Abstract

A complementary laser spectroscopy and computational study of the MAB(NH3)2–4 complexes, hereafter referred to by its stoichiometry, i.e., 1:2, 1:3, and 1:4, prepared in a supersonic expansion, is reported. Experimental evidence shows the existence of abundant fragmentation cascades, the most notorious being the observation of the 1:4 complex spectrum in the 1:3 and to 1:2 mass channels, in fact, the observed spectra of the 1:2 and 1:3 complexes are not genuine but a consequence of fragmentation.
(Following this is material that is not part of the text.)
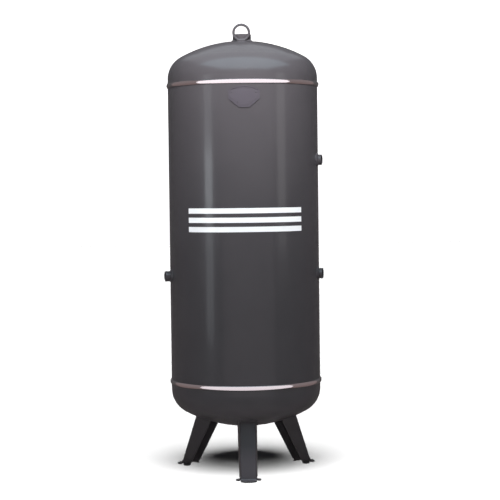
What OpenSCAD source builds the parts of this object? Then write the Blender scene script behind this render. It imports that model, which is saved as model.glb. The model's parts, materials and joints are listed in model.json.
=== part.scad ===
// Vertical air receiver: a welded steel pressure vessel on three pressed legs, with
// threaded sockets, a lifting ring, bright trim bands over the girth seams and a drain valve.
// Millimetres. The vessel's axis is Z, the floor is z = 0 and the front faces -Y.

/* [Vessel] */
// Outside diameter of the shell
shell_d = 500; // [490:2:510]
// Wall thickness of the rolled shell
shell_wall = 3; // [2.5:0.5:4]
// Wall thickness of the dished heads
head_wall = 3.5; // [3:0.5:4.5]
// Height of the lower girth seam above the floor
lower_seam_z = 302; // [295:1:315]
// Distance between the two girth seams
seam_pitch = 988; // [940:2:1100]
// Outside radius of the knuckle between a head's crown and its flange
knuckle_r = 82; // [74:1:88]
// Straight flange between the upper seam and the curve of the top head
upper_flange = 22.5; // [20:0.5:30]
// Straight flange between the lower seam and the curve of the bottom head
lower_flange = 27; // [20:0.5:30]

/* [Sockets] */
// Height of the left socket
left_socket_z = 657; // [500:1:760]
// Height of the lower right socket
right_lower_socket_z = 661; // [500:1:760]
// Height of the upper right socket
right_upper_socket_z = 1038; // [950:1:1150]
// Angle of the left socket from the front
left_socket_angle = 78; // [65:1:90]
// Angle of the right sockets from the front
right_socket_angle = 76; // [65:1:90]
// Outside radius of a side socket
side_socket_r = 17.25; // [16:0.25:18]
// How far the left socket stands out of the shell
left_socket_stand = 22; // [17:1:24]
// How far the right sockets stand out of the shell
right_socket_stand = 17; // [17:1:24]
// Outside radius of the top socket
top_socket_r = 30.5; // [28:0.5:32]
// How far the top socket stands above its head
top_socket_stand = 22.5; // [18:0.5:26]
// Outside radius of the drain socket
drain_socket_r = 15; // [14:0.5:17]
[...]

The observed 1:4 complex resonance enhanced multiphoton ionization (REMPI) spectrum has a significant redshift of −1160 cm−1 from the bare MAB 000 transition and appears over a noisy background that decreases, although it does not disappear, in resonance enhanced two-color photo ionization (R2PI) studies. “Hole burning” spectroscopy corroborates the presence of only one 1:4 isomer. Calculations at the B3LYP/6−31+G* level conduct to a number of 1:2, 1:3, and 1:4 stable isomer structures, the most stable being the 1:4 with a four ammonia chain coordinated to the NH2 group. The good agreement between calculated and experimental vibrational frequencies confirms the ammonia ring structure and allows us to assign a number of MAB(NH3)4 inter- and intramolecular vibrational bands.